Marketing Structures Keeping Customers and Brands Apart—Report

Posted on by Patty Odell

A mere 10 percent of brand leaders feel exceedingly confident they will be able to reach their customer engagement and revenue goals as audiences seek more localized, personalized experiences that are relevant to their own cultural context and situation. Another 73 percent feel only partially prepared to deliver.

customer engagement
Thirty-eight percent of marketers operating in a fully centralized organizational structure believe that efficiency of spend and allocation is their top benefit.—CMO Council

Customers today are seeking security, service and localized experiences based on local language and culture, according to the CMO Council’s new report, Reshaping Global Engagement Operations.

The challenge comes as marketing operational structures may actually be keeping the customer and brand apart. The report, produced in partnership with Worldwide Partners, a global network of independent advertising and marketing services agencies, also revealed that:

• Marketers are missing the localization mark before campaign deployment. Eighty-two percent say local market intelligence is just ‘OK,’ while 10 percent admit their local intelligence is actually highly deficient

• Without access to local intelligence, opportunities will continue to be missed. Fifty-seven percent believe lack of localized market insight has had a negative impact as 37 percent say the lack of local knowledge is partially to blame for stalled relationship development initiatives

• Organizational structures may be partially to blame for the intelligence gap. The study investigated three specific operational structures: fully centralized (27 percent), fully decentralized (30 percent), and hybrid structures (30 percent) with local teams executing on strategies from a centralized leadership group.


More on Customer Engagement:

• Thirty eight percent of marketers operating in a fully centralized organizational structure believe that efficiency of spend and allocation is their top benefit. The downside to the model, according to 37 percent of respondents, is a lack of local market understanding and proximity to the customer.

• Thirty five percent of marketers in a fully decentralized organization say the top benefit is the elimination of corporate politics over execution and decision-making. Forty-eight percent admit the top drawback is not having a clear vision of the brand engagement strategy.

• According to marketers in hybrid operational structures, the top three benefits of their operations include a heightened understanding of the local customer, a crystal-clear understanding of strategy and goals, as well as heightened efficiency that optimizes impact of spend. Drawbacks still pop up, but are largely centered around timeliness of decision-making across the organization.

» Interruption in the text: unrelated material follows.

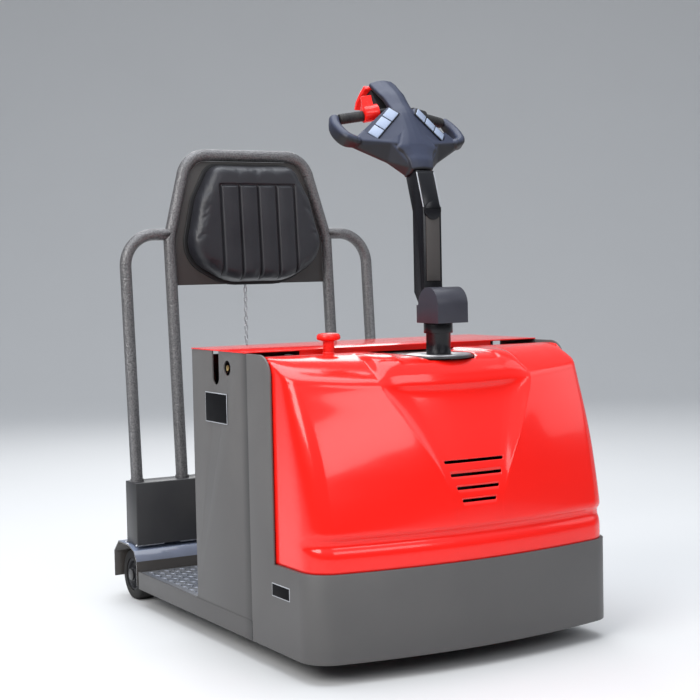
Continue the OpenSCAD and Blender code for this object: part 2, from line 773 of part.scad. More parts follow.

“Chief marketers embarked on organizational transformation in the name of efficiencies. Modern CMOs must now refine that transformation in the name of the customer,” says Liz Miller, the CMO Council’s SVP of marketing. “We fought hard to bring rigor and accountability to operations. Now we are asking old processes and operational structures to align with a customer that doesn’t see silos or functions. They just understand their own context and reality, steeped in culture and spoken in their own language.”

Agency alignment

Only 17 percent of marketers believe their operational models totally aligned with their agency partners, forcing some leaders to question the value and the impact of the relationship. This has led marketers to look for partners with the ability to scale quickly, be in closer alignment with business goals, and be a resource for skills and new capabilities around the globe.

Even so, 64 percent of respondents believe their relationships with current partners will stay in place over the next 12 to 18 months. Those who do foresee shifts anticipate they will bring content marketing (28 percent), customer intelligence (26 percent) and demand generation (21 percent) in-house. Functions likely to shift externally include public relations (21 percent), advertising creative development (24 percent), media buying (21 percent), and live event and experiential engagements (26 percent).